Aralık 2001, Stockholm: Fransız empresyonist Pierre-Auguste Renoir’in "Sohbet" ve "Genç Parisli" tabloları ile Hollandalı usta Rembrandt van Rijn’in bir otoportresi, Stockholm Ulusal Müzesi’nden çalındı. Sohbet Nisan 2002’de, Rembrandt’ın otoportresi ise 2005’te bulundu.

Kasım 1993, Stockholm: Pablo Picasso ve Fransız kübist Georges Braque’a ait toplam değeri yaklaşık 60 milyon dolar olan sekiz eser, Stockholm Modern Sanatlar Müzesi’nden çalındı. Eserlerin bir kısmı sonraki aylarda bulundu.

Nisan 1991, Amsterdam: O dönemde dünyanın en büyük sanat soygunu olarak nitelendirilen olayda, Van Gogh Müzesi’nden yaklaşık 500 milyon dolar değerinde 20 tablo çalındı. Aralarında Vincent van Gogh’un Patates Yiyenler adlı eseri de bulunuyordu.

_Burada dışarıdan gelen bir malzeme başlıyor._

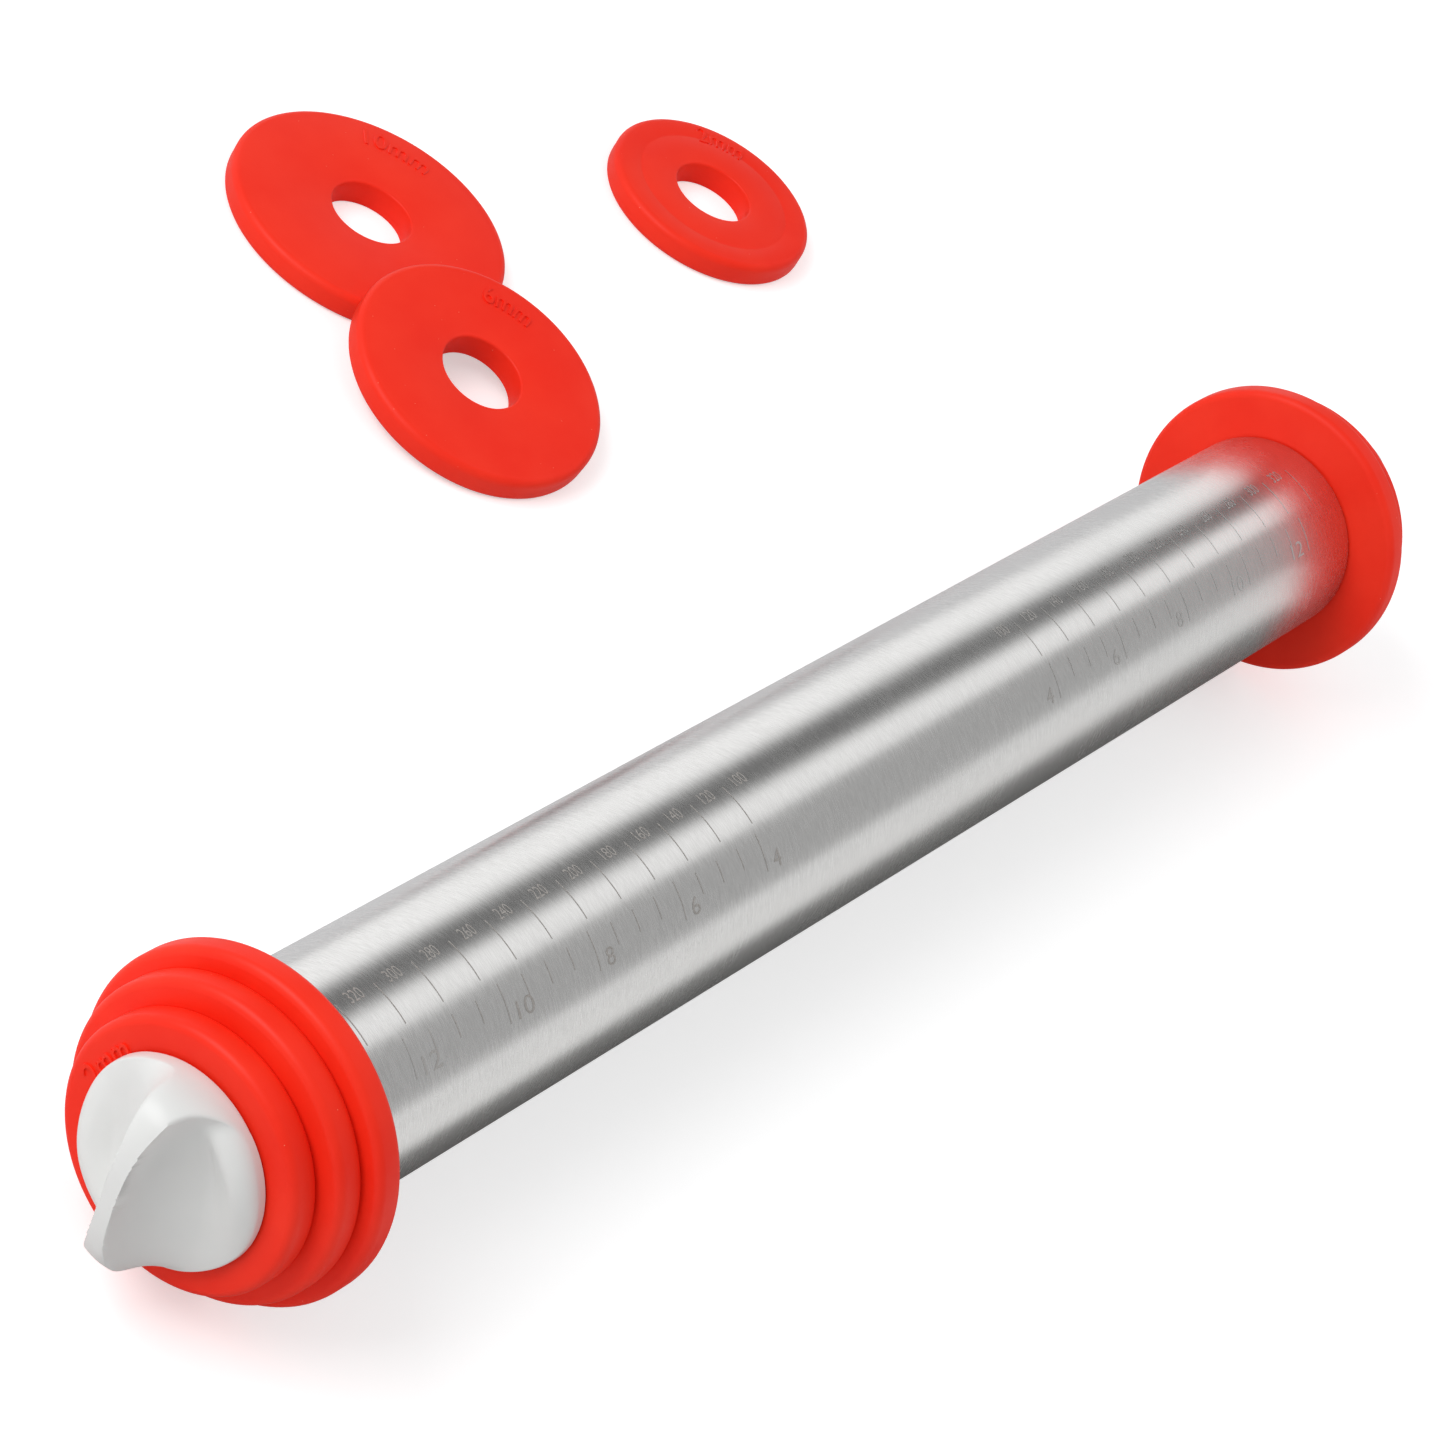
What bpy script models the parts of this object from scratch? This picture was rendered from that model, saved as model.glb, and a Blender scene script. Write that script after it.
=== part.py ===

Tablolar kısa süre sonra yakındaki terk edilmiş bir arabada bulundu.

Kasım 1990, Boston: Isabella Stewart Gardner Müzesi'nden 13 sanat eseri çalındı. Güvenlik görevlileri, bir kargaşa ihbarına müdahale eden polis kılığında iki adamı içeri aldı ve hırsızlar, güvenlik görevlilerini bağlayıp müzeyi bir saat boyunca yağmaladı.

Aralık 1985, sabahın erken saatlerinde, iki veterinerlik öğrencisi Carlos Perches Treviño ve Ramón Sardina García, Meksiko'daki Ulusal Antropoloji Müzesi'ne (MNA) girerek 124 paha biçilmez Kolomb öncesi Meksika eserini çaldı.

Ağustos 1911, Paris Louvre Müzesi: 1911 yazında Paris Louvre Müzesi’nden çalınan Mona Lisa, belki de tarihin en ünlü sanat soygunu olarak anılır. İlginçtir ki Leonardo da Vinci’nin bu başyapıtı o dönemde bugünkü kadar popüler değildi. O dönem tabloya biçilen değer yaklaşık 5 milyon dolar olarak tahmin edilse de bu, daha çok sembolik bir rakamdı. İki yıl sonra tablo Floransa’da bulunup yeniden Louvre’a döndüğünde ise çoktan bir kültürel ikon haline gelmişti. Bugün hâlâ sergilendiği cam vitrinin önünde uzun kuyruklar oluşuyor. Kısacası, bu soygun Mona Lisa’nın ününe ün katarken, Louvre tarihinin en büyük skandallarından biri olarak kayıtlara geçti.